Daniel wears: LOST UTOPIAN VISIONS, CARHARTT, JP wears: LACK OF GUIDANCE, NIKE, Nicolás wears: ARIES

For TraTraTrax, this is a philosophy that will take them into the future. López, Uribe and Sánchez all feel a responsibility to platform the endless possibilities of their hybrid club music, both on home turf and beyond. “We genuinely enjoy what we do so much that everything that follows is just a consequence,” says Sánchez. Right now, those consequences, first dreamed up on that scrap piece of paper, are taking the shape of an ambient sub label, cleverly coined Ambie—Tón; a forthcoming debut full-length from one of Uruguay’s most transcendental sound designers, marking a TraTraTrax first; and sampler projects, curated by artists they admire, that explore specific rhythmic propositions across the diaspora. “It’s impossible to separate who we are from our creative lives,” says López, resolutely. “This is how we understand the world.”
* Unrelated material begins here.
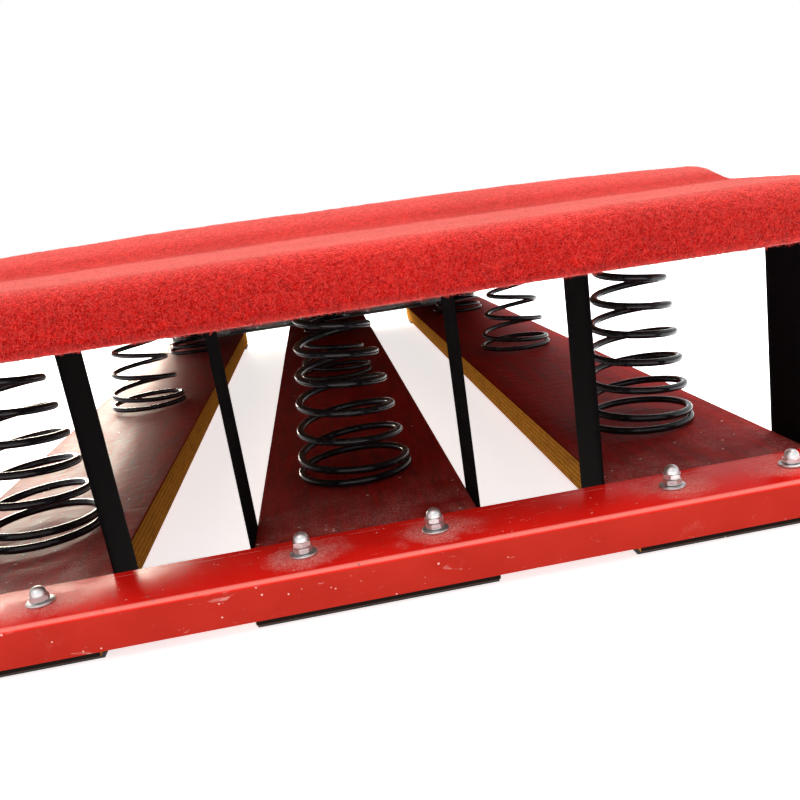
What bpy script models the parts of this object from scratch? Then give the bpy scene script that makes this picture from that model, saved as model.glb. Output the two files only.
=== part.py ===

There’s a text by the late Colombian Nadaist poet Gonzalo Arango that López brings up in conversation. Medellín, a Solas Contigo (or Medellín, alone with you) is a complicated love letter to the city, in which the narrator traces his relationship with his home. “A bus leaves me halfway,” Arango starts in Spanish. “I climb the mountain on foot, panting with heat until I reach the summit. I haven’t had a drink yet, and I’m already drunk. The voluptuousness of the air intoxicates my senses. Oh, my soul, how bitter is beauty!” In Medellín, the landscape is inextricable from machinations of day-to-day life; it performs as both its most beautiful blessing and greatest curse. This duality, this hybridism, is what propels TraTraTrax forward. “This is only the beginning,” López says with a sense of tranquillity in his voice. “There are few who actually imagine other worlds, who are fortunate enough to see what lies beyond the mountains.”